You do not want to step on the court with Frosty.
Contestant #1: Frosty
Name something that husbands and wives fight over the use of: Car (30)
On a scale of 1-10, how much fun is marriage?: 10 (22 – O’Hurley laughs at Frosty and says, “you had no choice, did you, buddy?”; O’Hurley, you cad!)
Name something you do to get ready for bed: Brush teeth (47!)
Name a popular brand of men’s underwear: Jockey (10)
Name the most common place on the body to pull a muscle: Thigh (51!)
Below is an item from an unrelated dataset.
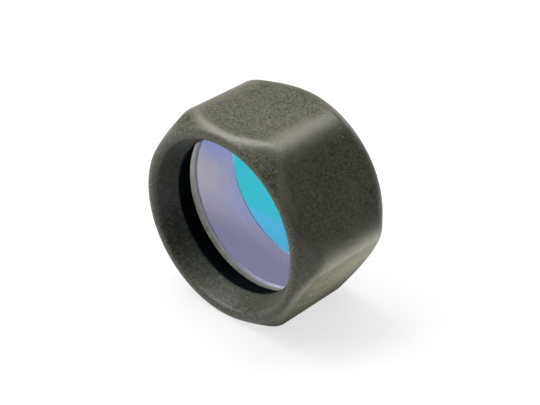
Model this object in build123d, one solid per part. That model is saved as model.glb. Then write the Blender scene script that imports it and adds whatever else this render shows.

My Sweet Dick, that was magic – 160 points from one player!
I feel like I am watching Michael Jordan in 1993.
Contestant #2: Preggers Asian Wife
Name something that husbands and wives fight over the use of: Bathroom (10)
On a scale of 1-10, how much fun is marriage?: 10 (buzzer), nine! (12 – damn, that is a happy half-Asian marriage)
Name something you do to get ready for bed: Get undressed (14 – ?!? That many people sleep in a full suit? I thought I was the only one)
Name a popular brand of men’s underwear: Calvin Klein (0 – again, what the fuck? Zero? Really? Not one, even for Marty McFly?)
[NOTE: FOR THOSE OF YOU COUNTING AT HOME, WE ARE AT 196 POINTS – 4 SHY OF THE 200 NEEDED TO WIN FAST MONEY – AFTER HAVING JUST SEEN ONE OF THE GREATEST SINGLE ROUNDS IN THE HISTORY OF THIS STORIED GAME, WE ARE NOW WATCHING IT GET SHAT ON BY EITHER ONE OF THE FEEBLEST EFFORTS OF ALL TIME, OR THE GAYEST SURVEY RESULTS OF ALL TIME – YOU BE THE JUDGE]
Name the most common place on the body to pull a muscle: Shoulders (…………………….. 7!!!)
And they pulled it off! High drama, people. I’m still quivering.
And, on that note, I have got to go – this was a good start, people. Remember to stay true to the Feud and keep O’Hurley in your hearts. I bid you adieu and ask you to remember one thing – Ladanian Tomlinson is the most famous man alive.
I love every last one of you with the ignorant passion of a San Diegan.

In the name of the father (Richard Dawson), the son (O’Hurley) and the Holy Spirit (dead Ray Combs), O’Hurley blesses you and tells you that everything is ok (except that one thing you did in the closet a couple weeks ago – that shit was creepy and weak, man).